Somewhat later, McCartney heard that “Buddy’s old songs and stuff” were up for sale. He “jumped on it,” recognizing a business opportunity that also offered some fun as “a fan thing,” he later told Tobler.

MPL owns many copyrights of incalculable value, including the perennials “Happy Birthday,” “Chopsticks,” “Autumn Leaves,” and “On Wisconsin”; the Broadway musicals
Guys and Dolls, Grease, Hello Dolly, Mame,
and
A Chorus Line;
and the entire oeuvre of Scott Joplin and Ira Gershwin. McCartney’s personal wealth is estimated at $500 million. The
Guinness Book of Records
lists him as the richest musician in history. In response to the sale of Buddy’s catalogue to McCartney, Maria Elena told Griggs, “I was very happy to hear about that because I thought that Paul would be pushing record sales.” In 1993 she added, “Paul McCartney bought the whole catalog but Southern still has the overseas market, and MPL has the American market.”

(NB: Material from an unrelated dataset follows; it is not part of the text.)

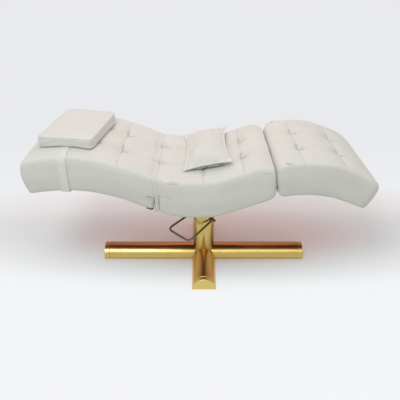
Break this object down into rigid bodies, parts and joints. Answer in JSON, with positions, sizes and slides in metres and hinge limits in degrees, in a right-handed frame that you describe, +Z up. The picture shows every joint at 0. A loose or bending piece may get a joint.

From the start, overseeing the vast treasury of Holly classics proved for McCartney to be a labor of love. He’d been “a big fan of Buddy’s” since childhood, he told Tobler, adding that Buddy was “one of the first artists that turned me on.” On September 7, 1976, the fortieth anniversary of Buddy’s birth, McCartney inaugurated Buddy Holly Week in the United Kingdom, featuring a huge hop in London. Norman Petty was the guest of honor at a luncheon hosted by McCartney and attended by Eric Clapton and other rock luminaries. Buddy Holly Week became an annual affair, described by McCartney as “just great” because “all the people like me love it and it brings back great memories.” Also a fan of the Crickets and of anyone else who’d been close to Buddy, McCartney in the coming years would entertain Larry Welborn, Sonny Curtis, Jerry, Joe B., and Larry Holley during Buddy Holly Week, and in 1979 the Crickets would appear with him and his band Wings at London’s Odeon Hammersmith.